RECORDED INFORMATION:
□ □ □ □ □

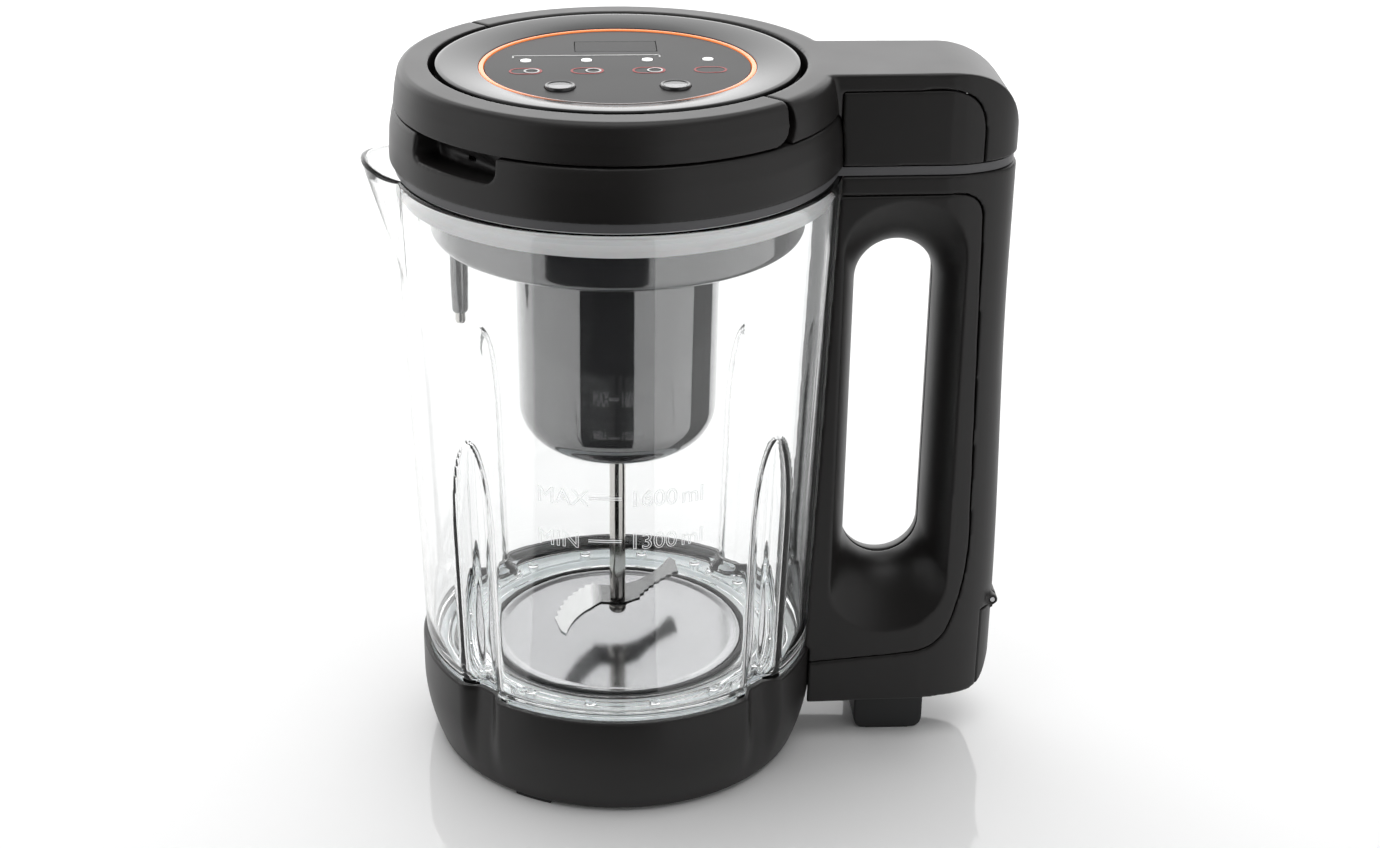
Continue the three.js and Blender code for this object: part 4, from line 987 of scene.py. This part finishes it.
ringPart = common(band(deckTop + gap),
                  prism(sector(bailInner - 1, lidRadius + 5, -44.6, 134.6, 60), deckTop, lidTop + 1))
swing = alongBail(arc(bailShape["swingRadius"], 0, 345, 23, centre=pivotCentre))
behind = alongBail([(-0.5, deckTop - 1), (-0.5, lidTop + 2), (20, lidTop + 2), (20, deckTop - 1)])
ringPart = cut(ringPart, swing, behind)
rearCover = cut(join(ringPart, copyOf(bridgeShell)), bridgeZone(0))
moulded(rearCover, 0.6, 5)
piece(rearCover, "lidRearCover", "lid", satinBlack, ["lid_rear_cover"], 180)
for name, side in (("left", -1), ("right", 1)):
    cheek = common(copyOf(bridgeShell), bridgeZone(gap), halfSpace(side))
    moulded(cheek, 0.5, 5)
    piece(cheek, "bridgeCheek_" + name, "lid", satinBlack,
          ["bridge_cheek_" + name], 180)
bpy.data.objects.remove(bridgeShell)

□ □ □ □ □

EXERCISE DIRECTIONS: Output all of the data again. Match it exactly.

CORRECT RESPONSE:
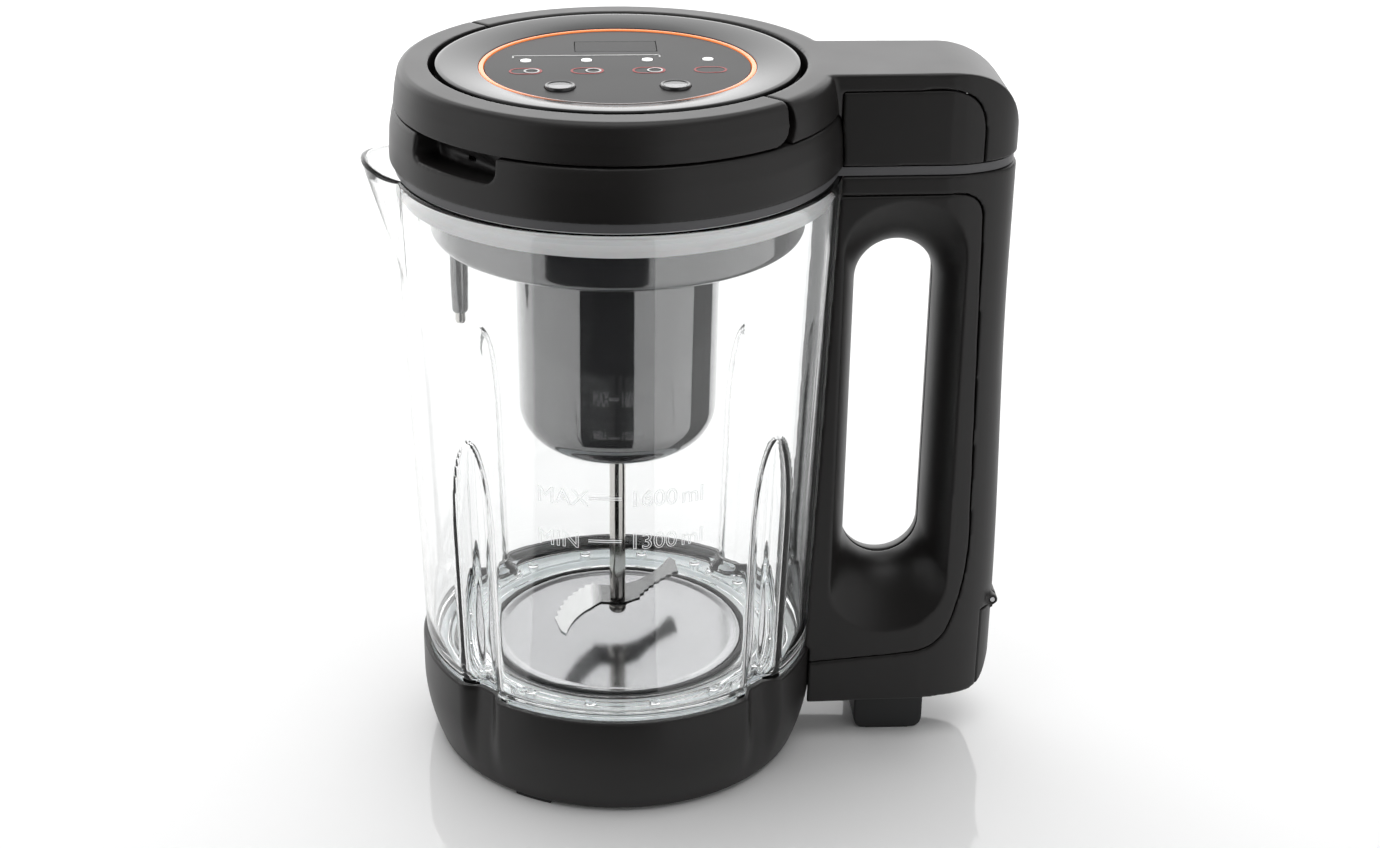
Continue the three.js and Blender code for this object: part 4, from line 987 of scene.py. This part finishes it.
ringPart = common(band(deckTop + gap),
                  prism(sector(bailInner - 1, lidRadius + 5, -44.6, 134.6, 60), deckTop, lidTop + 1))
swing = alongBail(arc(bailShape["swingRadius"], 0, 345, 23, centre=pivotCentre))
behind = alongBail([(-0.5, deckTop - 1), (-0.5, lidTop + 2), (20, lidTop + 2), (20, deckTop - 1)])
ringPart = cut(ringPart, swing, behind)
rearCover = cut(join(ringPart, copyOf(bridgeShell)), bridgeZone(0))
moulded(rearCover, 0.6, 5)
piece(rearCover, "lidRearCover", "lid", satinBlack, ["lid_rear_cover"], 180)
for name, side in (("left", -1), ("right", 1)):
    cheek = common(copyOf(bridgeShell), bridgeZone(gap), halfSpace(side))
    moulded(cheek, 0.5, 5)
    piece(cheek, "bridgeCheek_" + name, "lid", satinBlack,
          ["bridge_cheek_" + name], 180)
bpy.data.objects.remove(bridgeShell)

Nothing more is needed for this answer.